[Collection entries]
------------
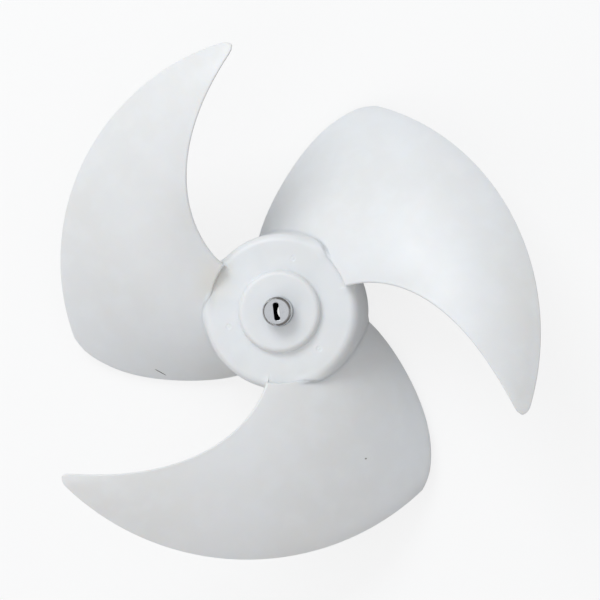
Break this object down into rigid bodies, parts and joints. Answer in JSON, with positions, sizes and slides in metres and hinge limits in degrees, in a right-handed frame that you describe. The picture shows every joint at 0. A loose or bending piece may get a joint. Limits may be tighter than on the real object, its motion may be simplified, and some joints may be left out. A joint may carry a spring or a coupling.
{
  "type": "condenser fan blade",
  "caption": "Axial condenser fan with swept, twisted blades on a cupped hub, moulded round a metal shaft insert with a bore and a slotted end.",
  "frame": {"origin": "on the fan's axis, at the rear end of the shaft insert, where the motor shaft goes in", "axes": "+Z along the fan's axis, out of the front face; +X and +Y in the plane of rotation, with the leading root of one blade 20.5 degrees from +X"},
  "size_m": [0.3726, 0.3835, 0.12],
  "materials": {
    "fan_plastic": "white, slightly translucent moulded plastic with a satin surface",
    "insert_metal": "turned and plated steel with a polished chamfer"
  },
  "bodies": {
    "root": {"fan_rotor": "fan_plastic", "shaft_insert": "insert_metal"}
  },
  "joints": []
}
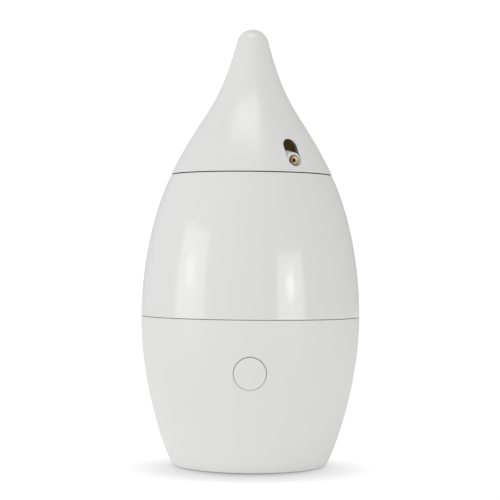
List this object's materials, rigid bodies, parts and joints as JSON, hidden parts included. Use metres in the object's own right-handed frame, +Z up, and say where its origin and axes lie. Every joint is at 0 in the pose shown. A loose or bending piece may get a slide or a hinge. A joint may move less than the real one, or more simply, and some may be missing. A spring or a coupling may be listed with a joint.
{
  "type": "cool mist humidifier",
  "caption": "Free-standing teardrop cool mist humidifier with a base that holds an air pump, a lift-off water tank, a pointed cover with a brass spray nozzle in a side port, and a push button.",
  "frame": {"origin": "centre of the base on the surface it stands on", "axes": "+Z up; the push button faces -Y; the power socket is on +Y"},
  "size_m": [0.1502, 0.1502, 0.3],
  "materials": {
    "satin_white": "satin moulded ABS",
    "gloss_white": "glossy moulded ABS",
    "inner_white": "moulded polypropylene",
    "dark_rubber": "moulded rubber",
    "steel": "zinc plated steel",
    "core_steel": "laminated or sintered iron",
    "brass": "turned",
    "circuit_board": "solder mask",
    "black_plastic": "moulded",
    "copper_winding": "enamelled winding under tape",
    "grey_plastic": "moulded",
    "silicone_hose": "translucent silicone",
    "filter_felt": "felt"
  },
  "bodies": {
    "base": {"base_shell": "satin_white", "bottom_plate": "inner_white", "rubber_feet": "dark_rubber", "bottom_screws": "steel", "intake_filter": "filter_felt", "main_board": "circuit_board", "board_screws": "steel", "capacitors": "black_plastic", "driver_chip": "black_plastic", "lead_connectors": "inner_white", "dc_jack": "black_plastic", "jack_pin": "steel", "pump_frame": "black_plastic", "pump_grommets": "dark_rubber", "pump_screws": "steel", "pump_core": "core_steel", "pump_coil": "copper_winding", "valve_block": "grey_plastic", "bellows": "dark_rubber", "pivot_pin": "steel", "pump_hose": "silicone_hose", "base_deck": "inner_white", "deck_screws": "steel", "spigot_o_ring": "dark_rubber", "reed_switch": "black_plastic", "button_guide": "inner_white", "button_spring": "steel", "switch_body": "black_plastic", "switch_board": "circuit_board", "guide_screws": "steel"},
    "arm": {"swing_arm": "grey_plastic", "arm_magnet": "core_steel"},
    "button": {"button_cap": "satin_white", "switch_plunger": "black_plastic"},
    "tank": {"tank_shell": "gloss_white", "tank_floor": "inner_white", "riser_o_ring": "dark_rubber", "float_clip": "grey_plastic"},
    "float": {"float_ring": "grey_plastic", "float_magnet": "core_steel"},
    "cover": {"cover_shell": "satin_white", "lid_gasket": "dark_rubber", "head_tray": "inner_white", "tray_screws": "steel", "nozzle_holder": "satin_white", "holder_screws": "steel", "nozzle_gasket": "dark_rubber", "nozzle_body": "brass", "liquid_jet": "brass", "nozzle_cap": "brass", "air_elbow": "inner_white", "air_hose": "silicone_hose", "water_hose": "silicone_hose", "dip_tube": "silicone_hose", "dip_strainer": "grey_plastic"}
  },
  "joints": [
    {"name": "button_press", "type": "slide", "parent": "base", "child": "button", "axis": [0, 1, 0], "range_m": [0, 0.001], "stiffness_N_per_m": 400, "springref_m": -0.001, "deforming": ["button_spring"]},
    {"name": "arm_swing", "type": "hinge", "parent": "base", "child": "arm", "pos_m": [-0.023, -0.028, 0.025], "axis": [0, 0, 1], "range_deg": [-3, 3], "stiffness_Nm_per_rad": 0.02, "deforming": ["bellows"]},
    {"name": "tank_lift", "type": "slide", "parent": "base", "child": "tank", "axis": [0, 0, 1], "range_m": [0, 0.06]},
    {"name": "float_rise", "type": "slide", "parent": "tank", "child": "float", "axis": [0, 0, 1], "range_m": [0, 0.01]},
    {"name": "cover_lift", "type": "slide", "parent": "tank", "child": "cover", "axis": [0, 0, 1], "range_m": [0, 0.1]}
  ]
}
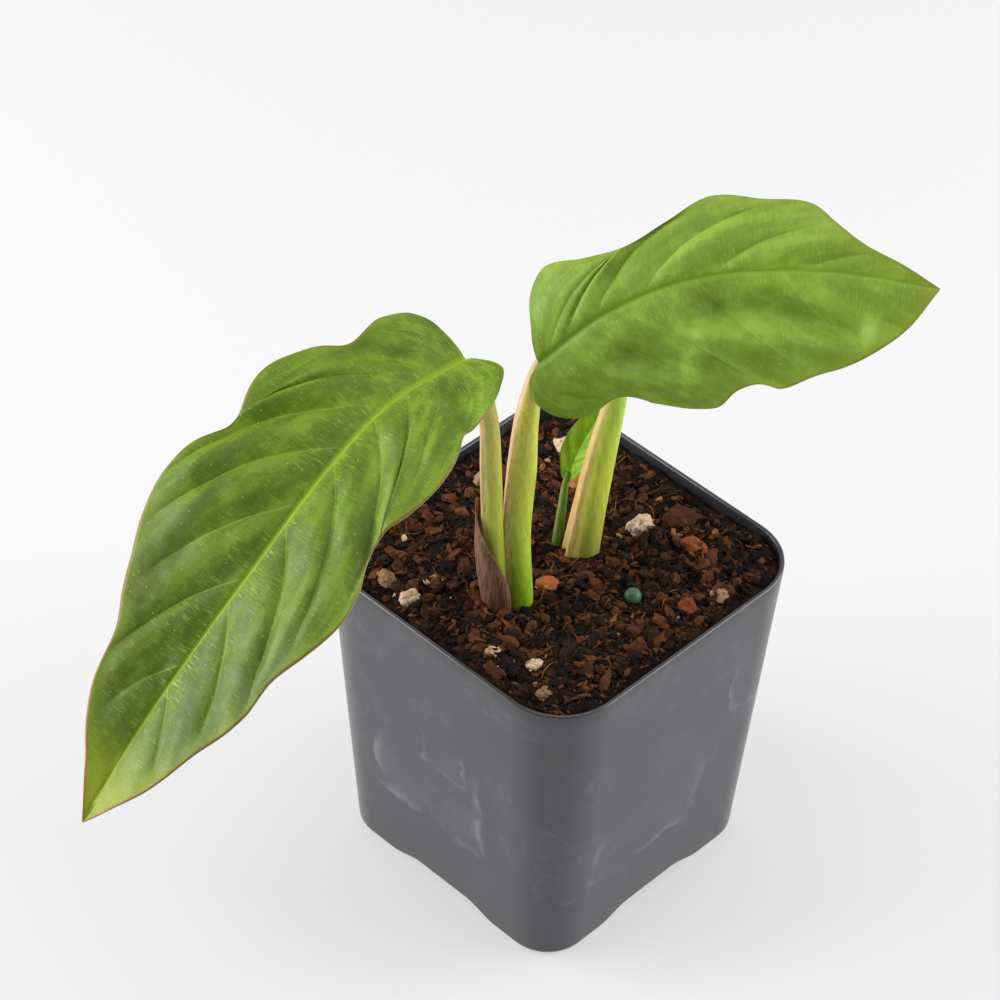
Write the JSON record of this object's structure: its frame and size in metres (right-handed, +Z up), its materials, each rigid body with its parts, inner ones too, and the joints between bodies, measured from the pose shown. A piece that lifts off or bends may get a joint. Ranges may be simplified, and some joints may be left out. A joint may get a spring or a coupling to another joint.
{
  "type": "potted peace lily",
  "caption": "Young peace lily with broad quilted leaves on upright stalks, rooted in potting mix in a small square nursery pot.",
  "frame": {"origin": "centre of the pot's foot, on the surface that it stands on", "axes": "+Z up out of the pot, X and Y along the pot's sides; the large left leaf reaches out along -Y"},
  "size_m": [0.074, 0.1384, 0.1293],
  "materials": {
    "pot_plastic": "semi-gloss moulded polystyrene with faint dried water marks",
    "potting_mix": "damp crumbly peat and coir",
    "root": "waxy pale root skin",
    "petiole": "smooth waxy green stalk, pink-tan along its edges",
    "leaf_blade": "satin living leaf with sunken veins",
    "dried_sheath": "dry papery purple-brown membrane",
    "pumice": "rough porous off-white stone",
    "bark": "rough orange-brown bark",
    "fertiliser_prill": "smooth coated bead"
  },
  "bodies": {
    "root": {"pot": "pot_plastic", "soil": "potting_mix", "rhizome_and_roots": "root", "petiole_left": "petiole", "petiole_right": "petiole", "petiole_back": "petiole", "petiole_young": "petiole", "blade_left": "leaf_blade", "blade_right": "leaf_blade", "blade_back": "leaf_blade", "blade_young": "leaf_blade", "dried_sheath": "dried_sheath", "pumice_1": "pumice", "pumice_2": "pumice", "pumice_3": "pumice", "pumice_4": "pumice", "pumice_5": "pumice", "pumice_6": "pumice", "pumice_7": "pumice", "pumice_8": "pumice", "pumice_9": "pumice", "bark_chip_1": "bark", "bark_chip_2": "bark", "bark_chip_3": "bark", "bark_chip_4": "bark", "bark_chip_5": "bark", "bark_chip_6": "bark", "bark_chip_7": "bark", "bark_chip_8": "bark", "fertiliser_prill": "fertiliser_prill"}
  },
  "joints": []
}
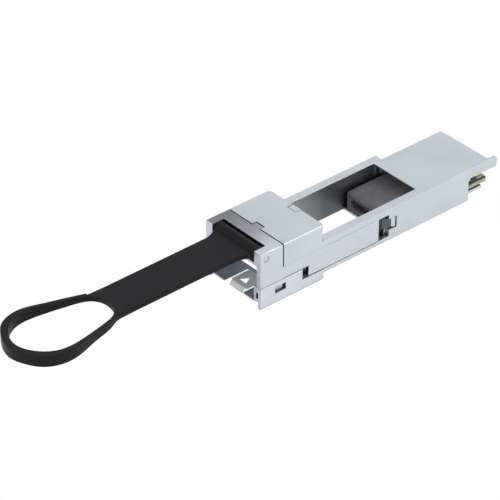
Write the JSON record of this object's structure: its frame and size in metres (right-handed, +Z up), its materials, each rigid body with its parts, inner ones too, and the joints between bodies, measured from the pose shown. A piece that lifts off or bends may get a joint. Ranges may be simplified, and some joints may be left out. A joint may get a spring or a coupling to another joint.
{
  "type": "optical transceiver module",
  "caption": "Plug-in module adapter: open metal body with a small-module port, side latch slider and black pull strap with a finger loop.",
  "frame": {"origin": "middle of the port's mouth, on the port's floor, which is level with the underside of the body", "axes": "+Y is the direction of insertion into the host cage, +Z is up, +X is to the right seen from the mouth"},
  "size_m": [0.0186, 0.1322, 0.0145],
  "materials": {
    "cast_nickel": "satin nickel plated die casting",
    "slider_nickel": "satin nickel plated",
    "stamped_steel": "bright stamped sheet",
    "screw_steel": "plain steel",
    "pin_steel": "polished steel",
    "spring_steel": "spring wire",
    "strap_rubber": "smooth moulded, semi-gloss",
    "board_laminate": "green solder mask",
    "pad_gold": "gold plated",
    "socket_plastic": "moulded",
    "chip_plastic": "moulded",
    "contact_alloy": "plated spring alloy",
    "tin": "tinned",
    "capacitor_ceramic": "ceramic body"
  },
  "bodies": {
    "housing": {"upper_shell": "cast_nickel", "lower_shell": "cast_nickel", "nose_cover": "cast_nickel", "nose_frame": "cast_nickel", "port_liner": "stamped_steel", "closing_screws": "screw_steel", "return_spring_left": "spring_steel", "return_spring_right": "spring_steel", "circuit_board": "board_laminate", "edge_pads_top": "pad_gold", "edge_pads_bottom": "pad_gold", "sfp_socket": "socket_plastic", "socket_contacts_upper": "contact_alloy", "socket_contacts_lower": "contact_alloy", "memory_chip": "chip_plastic", "memory_leads": "tin", "capacitors": "capacitor_ceramic", "resistors": "chip_plastic"},
    "slider": {"latch_slider": "slider_nickel", "strap_pin": "pin_steel"},
    "strap": {"pull_strap": "strap_rubber"},
    "leaf": {"latch_leaf": "stamped_steel"}
  },
  "joints": [
    {"name": "slider_pull", "type": "slide", "parent": "housing", "child": "slider", "axis": [0, -1, 0], "range_m": [0, 0.0014], "stiffness_N_per_m": 400, "springref_m": -0.0005, "deforming": ["return_spring_left", "return_spring_right"]},
    {"name": "strap_turn", "type": "hinge", "parent": "slider", "child": "strap", "pos_m": [0, 0.00177, 0.01114], "axis": [1, 0, 0], "range_deg": [-105, 33], "stiffness_Nm_per_rad": 0.01},
    {"name": "leaf_bend", "type": "hinge", "parent": "housing", "child": "leaf", "pos_m": [0, 0.00685, -0.00015], "axis": [1, 0, 0], "range_deg": [0, 8], "stiffness_Nm_per_rad": 0.05}
  ]
}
------------
How many of the lines above hold the word "into"? Give only that number.

2